For the most part, the first one to two hundred seconds of each timed graffiti takeover stage provides respite from danger. However, it doesn’t last for long. Once a certain amount of tags have been painted over, pandemonium tends to break loose. During the early portion of the three chapter-long campaign, that specific term describes enemy police officers and their gun-toting captain, who never thinks twice about shooting the skaters that get in his way. Staying away from those goons can be tough, but it never becomes overwhelming, though that cannot be said about most of the game’s other enemy types. Rocket-emitting helicopters, jetpack-wearing soldiers and flamethrower-using soldiers all appear in order to make your job a nightmare. Quite often, those specific foes became annoying, but plenty of health pick-ups were made available during their featured stages.
Now that we’ve discussed the GG gang and its motives, it’s important to talk about how Jet Set Radio‘s pivotal painting mechanics work though, thankfully, they’re quite straightforward. Cans of spray paint dot each landscape, and they’re automatically added into the avatar’s inventory whenever he or she touches them. The amount that can be held at one time differs between characters, and the easiest way to fill up is to pick up a blue can as opposed to a standard orange one. The default pick-ups only allow for one spray, while the dark blue ones can be used several times. Conversely, the colour red is indicative of a health replenishing-canister.
Like the paint itself, each tag is assigned a hidden numerical value based on its size. Small spots only require you to use one can of paint, and only take a second to cover, while medium and large tags take some effort. As a result, one must stop in front of them instead of simply sliding past them, which can result in lost health if enemies are nearby. Thankfully, you can lose angry enemies by following blue arrows, but countdown clocks nearing zero don’t allow for that sort of reprieve. For that reason, I’m glad that Jet Set Radio‘s development team decided to implement an input pattern for all medium and large tag attempts to follow. It starts off with a downward motion using the left joystick, then quickly evolves into circular motions, with failure resulting in the loss of a paint can.
Although the above descriptors may have painted Jet Set Radio as a convoluted gaming experience, that isn’t the case. It has a set of rules that must be followed, but is an experience that is rather easy to pick up and play. None of the included campaign levels are overly long, and grinding on rails or pulling off jump-enabled tricks ends up being a piece of cake after a bit of practice. However, it is important to note that there are control issues to be found within this revamped digital download, as it happens to lack the flow that other extreme sports series offer, and is somewhat clunky for that reason. That stiffness ended up being the cause of some missed grinds and a few bouts of frustration during my review sessions.

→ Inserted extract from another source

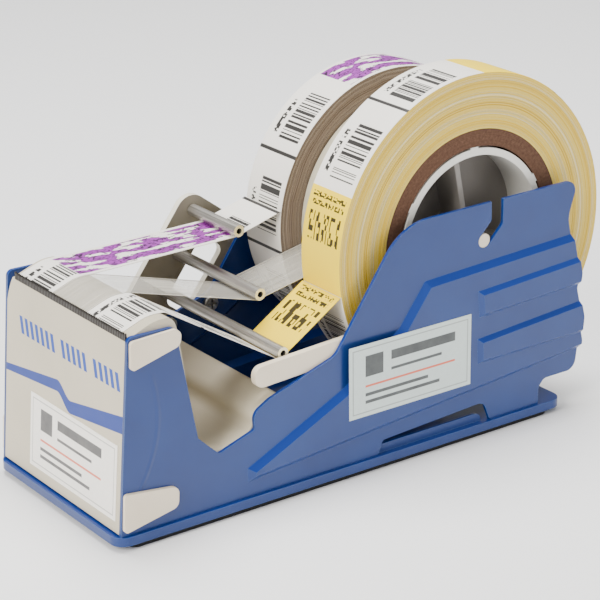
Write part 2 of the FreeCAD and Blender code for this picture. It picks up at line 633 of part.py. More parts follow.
# ----------------------------------------------------------------------------- near rail
rail = new_body("near_rail", NEAR_IN)
section = new_sketch(rail, "rail_outline", "XZ_Plane")
RAIL = [("brow_station-37.5", "brow_height-5.4"),
        ("brow_station-37.5", "brow_height-5.4+rail_depth"),
        ("brow_station+12.5", "brow_height-2.8+rail_depth"),
        ("brow_station+12.5", "brow_height-2.8")]
draw_polygon(section, RAIL)
pad(rail, "rail_bar", section, "rail_sheet", backwards=True)
section = new_sketch(rail, "rail_stud_section", "XZ_Plane")
draw_circle(section, *RAIL_STUD, "rail_sheet")
pad(rail, "rail_stud", section, "panel_sheet")
round_corners(rail, "rail_nose", "0.45*rail_depth", RAIL[:2])
round_corners(rail, "rail_tail", "2", RAIL[2:])

# ----------------------------------------------------------------------------- hub
hub_start = "-stack_width/2"
shell = ring("hub_shell", "core_bore-2*core_play-2*hub_rib",
             "core_bore-2*core_play-2*hub_rib-2*hub_wall", "stack_width", hub_start)
section = new_sketch(shell, "hub_rib_section", "XZ_Plane")
RIB_TOP = "sqrt((core_bore/2-core_play)^2-(rib_width/2)^2)"
draw_box(section, "-rib_width/2", "rib_width/2",
         "core_bore/2-core_play-hub_rib-hub_wall/2", RIB_TOP)
first_rib = pad(shell, "hub_first_rib", section, "stack_width", backwards=True)
ribs = shell.newObject("PartDesign::PolarPattern", "hub_ribs")
ribs.Originals = [first_rib]
ribs.Axis = ([f for f in shell.Origin.OriginFeatures if f.Role == "Y_Axis"][0], [""])
ribs.Angle = 360
ribs.Occurrences = 6
shell.Tip = ribs

SPOKES = (101, 221, 341)
bore_radius = "(core_bore/2-core_play-hub_rib-hub_wall)"
for side_name, start, open_end in (
        ("near", "-stack_width/2", True),
        ("far", "stack_width/2-spider_recess-spider_web", False)):
    spider = ring(f"{side_name}_hub_spider", f"2*{bore_radius}", "axle_diameter",
                  "spider_web", start + "+spider_recess" if open_end else start)
    section = new_sketch(spider, spider.Label + "_boss_section", "XZ_Plane")
    draw_circle(section, "0", "0", "boss_diameter")
    draw_circle(section, "0", "0", "axle_diameter")
    pad(spider, spider.Label + "_boss", section, "spider_recess+spider_web",
        backwards=not open_end)
    if open_end:
        spider.Tip.setExpression("Length", bound("spider_recess"))
    spokes = new_sketch(spider, spider.Label + "_spoke_section", "XZ_Plane")
    for angle in SPOKES:
        turn_x, turn_z = math.cos(math.radians(angle)), math.sin(math.radians(angle))
        inner, outer, half = "boss_diameter/2-0.5", f"{bore_radius}-0.03", "spider_web/2"
        draw_polygon(spokes, [
            (f"({inner})*{turn_x:.6f}-({half})*{turn_z:.6f}",
             f"({inner})*{turn_z:.6f}+({half})*{turn_x:.6f}"),
            (f"({outer})*{turn_x:.6f}-({half})*{turn_z:.6f}",
             f"({outer})*{turn_z:.6f}+({half})*{turn_x:.6f}"),
            (f"({outer})*{turn_x:.6f}+({half})*{turn_z:.6f}",
             f"({outer})*{turn_z:.6f}-({half})*{turn_x:.6f}"),
            (f"({inner})*{turn_x:.6f}+({half})*{turn_z:.6f}",
             f"({inner})*{turn_z:.6f}-({half})*{turn_x:.6f}")])
    pad(spider, spider.Label + "_spokes", spokes,
        "spider_recess-4" if open_end else "spider_recess+spider_web-4",
        backwards=not open_end)

axle = new_body("hub_axle", "-body_width/2+0.2", "station_zero+axle_station", "axle_height")
section = new_sketch(axle, "axle_section", "XZ_Plane")
draw_circle(section, "0", "0", "axle_diameter")
pad(axle, "axle_rod", section, "body_width-0.4", backwards=True)

# ----------------------------------------------------------------------------- rolls
LANES = [("near", "0", "near_roll_radius"), ("middle", "1", "middle_roll_radius"),
         ("far", "2", "far_roll_radius")]
for name, lane, radius in LANES:
    start = f"-stack_width/2+{lane}*tape_pitch"
    ring(f"{name}_core", "2*core_radius", "core_bore", "tape_width", start)
    ring(f"{name}_roll", f"2*{radius}", "2*core_radius", "tape_width", start)

# ----------------------------------------------------------------------------- tapes
# Each tape comes off its roll, goes under its guide roller and over the rest to the blade.
sheet_t, gap = size("tape_sheet"), size("body_gap")
axle_x, axle_z = size("axle_station"), size("axle_height")


def under(start, bar, end, radius):
    """Where the runs from start and from end meet, when both touch a round bar from below."""
    runs = []
    for point, turn in ((start, -1), (end, 1)):
        ahead = bar - point
        tilt = math.atan2(ahead.z, ahead.x) + turn * math.asin(radius / ahead.Length)
        runs.append(Vector(math.cos(tilt), 0, math.sin(tilt)))
    along = (end - start).cross(runs[1]).y / runs[0].cross(runs[1]).y
    return start + runs[0] * along


def tape(name, roller_x, roller_z, roll_radius, peel_height, lane):
    """The strip of one tape, from the blade over the rest and under its roller to its roll."""
    lift = 0.04
    first, crest, last = COVER_PATH[1:4]
    start_x = blade_x + 0.3
    share = (start_x - first[0]) / (crest[0] - first[0])
    start = (start_x, first[1] + share * (crest[1] - first[1]) + lift)
    reach = roll_radius + gap + 0.05
    peel_x = axle_x - math.sqrt(reach ** 2 - (peel_height - axle_z) ** 2)
    turn = size("roller_diameter") / 2 + gap + sheet_t
    corner = under(Vector(last[0], 0, last[1] + lift), Vector(roller_x, 0, roller_z),
                   Vector(peel_x, 0, peel_height), turn)
    points = [start, (crest[0], crest[1] + lift), (last[0], last[1] + lift),
              (corner.x, corner.z), (peel_x, peel_height)]
    solid = strip(points, [18, 4.5, turn], sheet_t, size("tape_width"))
    place_shape(name, solid, -size("stack_width") / 2 + lane * size("tape_pitch"))


tape("near_tape", size("low_station"), size("low_height"), size("near_roll_radius"),
     axle_z - 11.5, 0)
tape("middle_tape", size("mid_station"), size("mid_height"), size("middle_roll_radius"),
     axle_z - 7, 1)
tape("far_tape", size("high_station"), size("high_height"), size("far_roll_radius"),
     axle_z + 9, 2)

# ----------------------------------------------------------------------------- labels
LABEL_LOW, LABEL_HIGH, LABEL_SIDE, LABEL_LONG = 11.4, 42.1, 4.2, 65.1
label_corners = [Vector(-slope * (size("cover_height") - z) - back, 0, z)
                 for z, back in ((LABEL_LOW, 0), (LABEL_HIGH, 0),
                                 (LABEL_HIGH, size("label_sheet")), (LABEL_LOW, size("label_sheet")))]
front_label = Part.Face(Part.makePolygon(label_corners + label_corners[:1]))
place_shape("front_label", front_label.extrude(Vector(0, LABEL_LONG, 0)),
            size(NEAR_OUT) + LABEL_SIDE)

side_label = new_body("side_label", "-body_width/2-press_depth-label_sheet")
section = new_sketch(side_label, "side_label_outline", "XZ_Plane")
draw_box(section, "brow_station+4.6", "brow_station+67", "0.26*panel_top", "0.563*panel_top")
pad(side_label, "side_label_sheet", section, "label_sheet", backwards=True)

# ----------------------------------------------------------------------------- check, write
doc.recompute()
parts = [obj for obj in doc.Objects
         if obj.TypeId in ("PartDesign::Body", "Part::Feature")]
for obj in doc.Objects:
    if "Invalid" in obj.State or "Error" in obj.State:
        raise RuntimeError(f"{obj.Name} did not build: {obj.State}")
for obj in parts:
    if obj.Shape.isNull() or not obj.Shape.isValid() or not obj.Shape.Solids:
        raise RuntimeError(f"{obj.Label} is not a valid solid")
os.makedirs("parts", exist_ok=True)
for obj in parts:
    obj.Shape.exportStep(os.path.join("parts", obj.Label + ".step"))
print(len(parts), "parts written")
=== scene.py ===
# %% [markdown]
# # A bench dispenser for three rolls of label tape
#
# The real object stands on a counter and feeds label tape from three rolls to one saw-toothed
# blade.  The CAD model already holds every metal and plastic piece in its right place, so this
# lesson loads that model as a fixed frame and then adds what CAD leaves out: paint, moulded
# plastic, brushed tube, cardboard, wound paper and print.

# %% Load the frame
import bpy
import math
from functools import reduce
import numpy as np
from mathutils import Matrix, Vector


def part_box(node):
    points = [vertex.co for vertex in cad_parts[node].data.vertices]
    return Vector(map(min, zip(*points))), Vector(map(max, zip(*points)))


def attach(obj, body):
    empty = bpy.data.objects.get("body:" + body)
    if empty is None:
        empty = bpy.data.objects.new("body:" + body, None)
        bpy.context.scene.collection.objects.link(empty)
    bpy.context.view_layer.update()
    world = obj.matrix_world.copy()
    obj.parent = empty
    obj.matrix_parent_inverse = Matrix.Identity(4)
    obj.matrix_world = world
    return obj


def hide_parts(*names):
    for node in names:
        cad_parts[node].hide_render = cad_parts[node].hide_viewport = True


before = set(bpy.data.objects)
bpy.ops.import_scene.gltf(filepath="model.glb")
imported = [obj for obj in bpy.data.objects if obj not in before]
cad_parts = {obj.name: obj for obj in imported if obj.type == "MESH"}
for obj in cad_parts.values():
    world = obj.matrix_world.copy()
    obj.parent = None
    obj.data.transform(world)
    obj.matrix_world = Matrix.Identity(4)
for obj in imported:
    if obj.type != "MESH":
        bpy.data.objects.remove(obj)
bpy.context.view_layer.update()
MM = 0.001

# %% [markdown]
# Positions come from the frame.  The axle's centre line, the reach of each roll and the front
# line of the body are read from the boxes of the CAD nodes, so they follow when the model
# changes.

# %% Measure the frame
def middle(node):
    """Centre of a CAD node's box."""
    low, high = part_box(node)
    return (np.array(low) + np.array(high)) / 2


BLADE_SETBACK = 1.0 * MM      # from the front line of the body back to the blade
RIM_OVERHANG = 1.4 * MM       # how far the tray's rim stands out past the near panel

AXLE_X, _, AXLE_Z = middle("hub_axle").tolist()
FRONT_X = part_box("cutter_blade")[0][0] - BLADE_SETBACK
NEAR_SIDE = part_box("base_tray")[0][1] + RIM_OVERHANG
TRAY_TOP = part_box("near_panel")[0][2]
print("axle at", round(AXLE_X, 4), round(AXLE_Z, 4), "front line at", round(FRONT_X, 4))

# %% [markdown]
# ## Shader sums written as Python
#
# A finish is a small network of nodes.  Wiring each Math node by hand hides the idea, so a
# little class wraps an output socket and turns +, -, * and / into Math nodes.  A finish is
# then read like a formula.

# %% The socket class
class Signal:
    """An output socket of one finish, whose operators add Math nodes."""

    def __init__(self, finish, socket):
        self.finish = finish
        self.socket = socket

    def __add__(self, other):
        return maths("ADD", self, other)

    def __radd__(self, other):
        return maths("ADD", other, self)

    def __sub__(self, other):
        return maths("SUBTRACT", self, other)

    def __rsub__(self, other):
        return maths("SUBTRACT", other, self)

    def __mul__(self, other):
        return maths("MULTIPLY", self, other)

    def __rmul__(self, other):
        return maths("MULTIPLY", other, self)

    def __truediv__(self, other):
        return maths("DIVIDE", self, other)

    def __rtruediv__(self, other):
        return maths("DIVIDE", other, self)

    def floor(self):
        return maths("FLOOR", self)

    def fraction(self):
        return maths("FRACT", self)

    def size(self):
        """The value without its sign."""
        return maths("ABSOLUTE", self)

    def above(self, limit):
        """1 where the value is greater than the limit."""
        return maths("GREATER_THAN", self, limit)

    def rise(self, low, high):
        """0 below low, 1 above high, and a smooth step between them."""
        return self.finish.node("ShaderNodeMapRange", {"interpolation_type": "SMOOTHSTEP"},
                                {0: self, 1: low, 2: high, 3: 0.0, 4: 1.0})

    def within(self, low, high, soft):
        """1 between low and high, with edges as soft as stated."""
        return self.rise(low - soft, low + soft) * (1 - self.rise(high - soft, high + soft))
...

Despite the fact that twelve years have passed since this creative, quirky and much talked-about game launched onto SEGA’s three-dimensional Dreamcast, I had never played it until this very week. Now that I have (finally) completed its entire campaign, and in stunning high-definition, I can honestly state that I’ve never played another game like this one. Jet Set Radio is almost surreal, but in a good way, and there’s no shortage of creativity to be found within. It didn’t draw me in right away, but it grew on me over the course of two to three hours, and I eventually became engrossed by it.
When you consider that the bones of this project are well over a decade old, it’s unrealistic to expect an experience that is as fluid as something released in 2012. For that reason, I went in with appropriate expectations. That made some of the title’s technical concessions – including its occasional frame rate hiccups, imprecise controls and infuriating final boss – easier to overlook. However, it was strange to see the low quality textures that were kept for certain enemies’ faces, making them look both fuzzy and incredibly dated. Thankfully, the rest of this revamp’s aesthetics popped in HD, mainly because the core game was so colourful, providing a great canvas for today’s high-definition resolutions to exploit.
Complementing the game’s trademark visual style is its returning soundtrack, which features some incredible music, including Rob Zombie’s famous Dragula. The included tracks are interchanged throughout each level, and each one is incredibly loud. Even though the in-game volume slider wasn’t at its full capacity, loud music flooded the room in which I was playing, though I didn’t mind because the music was simply fantastic. Where the boisterous sound level did become an issue, however, was during cutscenes featuring the in-game radio station’s DJ. It seems as if SEGA decided not to re-do his unusual voice work, choosing to stick with the original, low quality, recordings. As a result, whenever it was his turn to speak, lowering my selected volume level became a priority, in order to lessen the audible cracking that his lines included.
Despite the fact that it was released twelve years ago, and was designed for a system that is considered archaic by today’s standards, Jet Set Radio is definitely worth a purchase in its made-over state. It’s creative, quirky, surreal and, most of all, enjoyable, despite having a few issues. Even though I didn’t go in with any nostalgic memories of its original form, it offered an experience that I will never forget, and will surely go back to.
This review is based on a copy of the game that was provided to us for review purposes.